Figure 6b illustrates the application of our generalisation of the metanorms game to this scenario.Footnote 7 This simulates an agent finding itself in a new scenario after having already evolved its personality with respect to norms, and illustrates the generality of our approach using explicit norms and what-if reasoning. In the plain-dweller role, the EEC what-if predicate is used to consider two options: move to the plateau or stay in the plain; similarly, in the plateau-dweller role, the what-if mechanism is used to consider either move plain or stay plateau. When agents with high boldness in the plain-dweller role choose to stay in the plain, they violate the norm. When other vengeful agents observe violators, they punish them, unless insufficient vengefulness causes them to violate the metanorm.

We simulated a group of agents who encounter the plain-plateau scenario after evolving their boldness and vengefulness parameters in the Axelrod scenario. From the first run of Experiment 1, we randomly sampled six (boldness, vengefulness) pairs from personalities of the twenty agents at the end of that run. This resulted in six agents with a boldness of zero.Footnote 8

We used the expectation-aware action-selection mechanism generalised version of Axelrod’s metanorms game with the input norms replaced with those shown at the top of Fig. 6. As before, boldness was used as the probability of choosing a violating action over a non-violating one, and \(1 - \textrm{vengefulness}\) as the probability of choosing to violate an expectation to punish. As all six agents had a boldness of zero, they all opted to live on the plateau (which counts as cooperation in this scenario) whenever they had an opportunity to change their location. Therefore, there were no norm violations and no expectations to punish were created.

While this cooperative behaviour was not surprising given the lack of boldness of the simulated agents, this was an emergent outcome from the transfer of attitudes to normative behaviour learned in the previous scenario, a uniform action-selection mechanism that can be used across scenarios, and the ability to provide new norms as symbolic inputs to inform this mechanism.

5 Prior Event Calculus Models of Norms

This section of the paper reviews some research on the use of event calculus in autonomous agent reasoning to examine the effects of norms.

Alrawagfeh [1] suggests formalising prohibition and obligation norms using event calculus and offers a method for BDI agents to reason about their behaviour at runtime while taking into account the norms in effect at the time and previous actions.
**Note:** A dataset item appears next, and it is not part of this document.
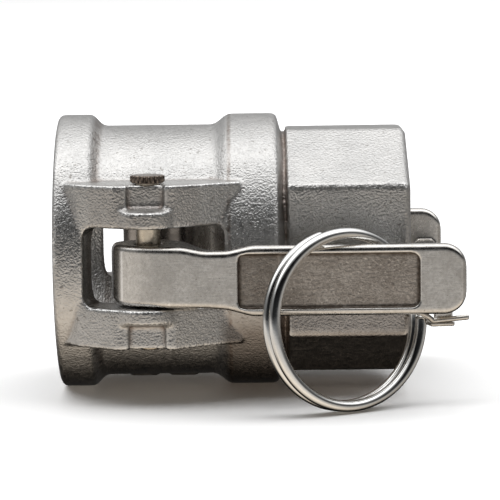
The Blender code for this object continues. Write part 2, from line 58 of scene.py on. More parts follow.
# Coupler body, along the bore (all lengths in millimetres)
MOUTH_X = -34.8
RIM_END_X = -28.95
NECK_START_X = -27.1
NECK_END_X = -7.7
COLLAR_START_X = -5.5
COLLAR_END_X = 2.7
SHOULDER_X = 4.2
HEX_START_X = 4.6
HEX_END_X = 25.45
RIM_R = 23.8
NECK_R = 21.85
COLLAR_R = 23.7
HEX_FLAT = 19.4
HEX_SLANT = 20.7
HEX_CROWN = 21.2
TURN_STEPS = 180
CAST_VOXEL = 0.34
CAST_ROUNDS = 5

# Bore, gasket seat and pipe thread
SOCKET_R = 18.6
SEAT_START_X = -4.6
SEAT_END_X = 2.2
SEAT_R = 20.15
WATERWAY_R = 13.2
THREAD_START_X = 7.0
THREAD_MINOR_R = 15.1
THREAD_DEPTH = 0.95
THREAD_PITCH = 2.209
THREAD_TAPER = 1.0 / 32.0
GASKET_GAP = 0.3
GASKET_INNER_R = 13.6

# Lugs, arm windows and pivot pins
PIVOT_X = -18.65
PIVOT_OUT = 22.8
SLOT_TOP = 6.5
SLOT_BOTTOM = -6.9
SLOT_CORNER_R = 1.6
SLOT_START_X = -29.6
SLOT_END_X = -5.9
LUG_CENTRE_X = -19.0
LUG_TOP = 13.65
LUG_FOOT = 0.3
LUG_ROOT = 5.5
LUG_BOSS_R = 5.9
LUG_BOSS_TOP = 9.25
LEDGE_SLOPE = 0.18
LUG_NOTCH_HALF = 3.1
LUG_NOTCH_OUT = 25.3
LUG_SHAPE = (
    (-33.3, 17.0), (-33.3, 19.5), (-30.6, 22.8), (-24.7, 26.2), (-24.0, 26.5), (-14.6, 26.5),
    (-13.9, 26.2), (-6.0, 21.8), (-3.2, 20.4), (-3.2, 17.0),
)
LUG_FACE_OUT = 26.0
PAD_CENTRES_X = (-20.5, -13.5)
PAD_HALF = 2.3
PAD_RISE = 0.3
PAD_SINK = 1.5
PIN_R = 2.05
PIN_HOLE_R = 2.25
PIN_HEAD_R = 2.9
PIN_HEAD_BASE = 13.85
PIN_RIB_BASE = 14.05
PIN_HEAD_TOP = 15.15
PIN_TAIL = -14.1

# Cam arm
ARM_HOLE_R = 2.3
HANDLE_END_X = 34.0
HANDLE_OUTER = 29.4
HANDLE_INNER = 26.8
HANDLE_TOP = 3.77
HANDLE_BOTTOM = -8.0
HUB_TOP = 3.6
HUB_BOTTOM = -6.6
NECK_TOP = 2.9
NECK_BOTTOM = -6.9
EDGE_R = 1.0
END_CORNER = 3.8
HUB_CORNER_LOW = 1.7
HUB_CORNER_HIGH = 0.9
PANEL_START_X = -3.8
PANEL_STEP_X = 3.0
PANEL_END_X = 26.3
PANEL_TOP = 2.4
PANEL_BOTTOM = -6.75
PANEL_CORNER_R = 1.5
PANEL_DEPTH = 0.8
PANEL_STEP = 0.25
ARM_VOXEL = 0.17
ARM_ROUNDS = 3

# Tab that carries the split pin
TAB_START_X = 29.2
TAB_END_X = 32.7
TAB_FOOT_END_X = 32.1
TAB_TOP = -2.0
TAB_BOTTOM = -10.7
TAB_INNER = 18.8
TAB_FACE = 23.3

# Pull ring and split pin
RING_R = 14.23
RING_WIRE = 1.9
RING_PITCH = 1.96
RING_CENTRE_X = 13.98
RING_CENTRE_OUT = 29.4
RING_CENTRE_Z = -8.6
RING_TURN = radians(30.0)
RING_LEAN = radians(5.8)
RING_START = radians(100.0)
RING_CROSSING = radians(100.0)
RING_END_GAP = radians(1.0)
COTTER_WIRE = 0.9
COTTER_LONG_X = 34.8
COTTER_SHORT_X = 32.45
COTTER_FRONT_OUT = 23.95
COTTER_REAR_OUT = 22.95
COTTER_LONG_Z = (-9.75, -9.2)
COTTER_SHORT_Z = (-10.47, -10.38)
COTTER_GAP = 0.22

# Camera
CAMERA_AIM = (-1.7, 0.0, -0.35)
CAMERA_DISTANCE = 448.8
CAMERA_LIFT = radians(6.8)
CAMERA_ROLL = radians(-0.7)
CAMERA_SENSOR = 36.0
VIEW_WIDTH = 88.0


# ---------------------------------------------------------------- mesh helpers

def make_object(name, points, faces):
    mesh = bpy.data.meshes.new(name)
    mesh.from_pydata([Vector(p) * MM for p in points], [], faces)
    work = bmesh.new()
    work.from_mesh(mesh)
    bmesh.ops.recalc_face_normals(work, faces=work.faces)
    work.to_mesh(mesh)
    work.free()
    made = bpy.data.objects.new(name, mesh)
    bpy.context.scene.collection.objects.link(made)
    return made


def bake_modifiers(thing):
    """Replace a mesh by what its modifiers make of it."""
    bpy.context.view_layer.update()
    seen = thing.evaluated_get(bpy.context.evaluated_depsgraph_get())
    mesh = bpy.data.meshes.new_from_object(seen)
    old = thing.data
    thing.modifiers.clear()
    thing.data = mesh
    bpy.data.meshes.remove(old)
    return thing


def carve(target, steps):
    """Apply (operation, name, pieces) steps as exact booleans and drop the operands."""
    operands = []
    for operation, name, pieces in steps:
        points = []
        faces = []
        for piece_points, piece_faces in pieces:
            base = len(points)
            points.extend(piece_points)
            faces.extend([[base + i for i in face] for face in piece_faces])
        other = make_object(name, points, faces)
        step = target.modifiers.new(name, "BOOLEAN")
        step.operation = operation
        step.solver = "EXACT"
        step.object = other
        operands.append(other)
    bake_modifiers(target)
    for other in operands:
        bpy.data.objects.remove(other, do_unlink=True)
    return target


def soften(target, voxel, rounds):
    """Rebuild the surface evenly and round its edges a little, as a casting's are."""
    remesh = target.modifiers.new("even", "REMESH")
    remesh.mode = "VOXEL"
    remesh.voxel_size = voxel * MM
    remesh.adaptivity = 0.0
    smooth = target.modifiers.new("round", "SMOOTH")
    smooth.factor = 0.5
    smooth.iterations = rounds
    bake_modifiers(target)
    target.data.shade_smooth()
    return target


def strip_faces(rows, columns, closed_rows=False):
    """Quads over a grid of points whose columns run right round."""
    faces = []
    count = rows if closed_rows else rows - 1
    for k in range(count):
        m = (k + 1) % rows
        for i in range(columns):
            j = (i + 1) % columns
            faces.append([k * columns + i, k * columns + j, m * columns + j, m * columns + i])
    return faces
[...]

Norms are represented by EC rules that initiate fluents with special meanings. The introduced fluents represent punishments for breaking a prohibition norm or failing to fulfil obligation norms, or the rewards for fulfilling obligation norms. The normative reasoning strategy assists agents in selecting the most profitable plan by temporarily asserting to the event calculus the actions that each plan would generate and considering the punishments and/or rewards it would trigger.

In Alrawagfeh’s work, norms cannot be changed dynamically without changing the event calculus rule base, because they are defined by EC initiates clauses. In contrast, in our approach, EC rules can be instantiated automatically from \( exp\_rule \) fluents, which can be changed dynamically by events.

Alrawagfeh has no representation of active norms, violations or fulfilments: only punishments and rewards. In our work, expectation creation, fulfilment, and violation are represented as events, and the what-if predicate compares alternative events to track expectation creation, fulfilment, and violation. We do not assume that rewards and/or punishments will always follow violations and fulfilments; these could be defined by separate \( exp\_rules \) or EC initiates clauses.

Hashmi et al. [8] propose a number of new EC predicates to allow them to model different types of obligation that occur in legal norms. In particular, they introduce a deontically holds at predicate that ensures an obligation enters into force at the same time that the triggering event occurs. In contrast, our approach using the EEC does not necessitate the introduction of a new type of EC predicate in order to initiate a deontic predicate. An \( exp\_rule \) or an expectation can be created with a standard initiates clause and an \( exp \) fluent is created by an \( exp\_rule \) in the state where the condition of the rule becomes true. The EEC does, however, include additional axioms to handle the progression of expectations.

Alrawagfeh and Hashmi et al. both use standard EC, whereas we use discrete EC because this work involves discrete time simulations.

6 Conclusion and Future Work

In previous work [13], we used the EEC what-if mechanism for choosing actions in the presence of expectations. However, we assumed that all agents are compliant and will always choose a non-violating action if possible. The current work removes this assumption, but it also makes the following significant standalone contribution: it generalises Axelrod’s metanorms game to use explicitly represented norms. This allows the metanorms game to be used across multiple scenarios.

Applying our generalised version of Axelrod’s metanorms game to varying scenarios will require changing the mechanism for evolving boldness and vengefulness parameters. Strategy evolution through population regeneration is not realistic for agents that continually evolve their boldness and vengefulness as they move between different scenarios. Therefore, in future work we will investigate the use of a pairwise comparison approach where an agent may adopt another agent”s strategy based on a comparison of their respective fitnesses, e.g. by using the Fermi process [2].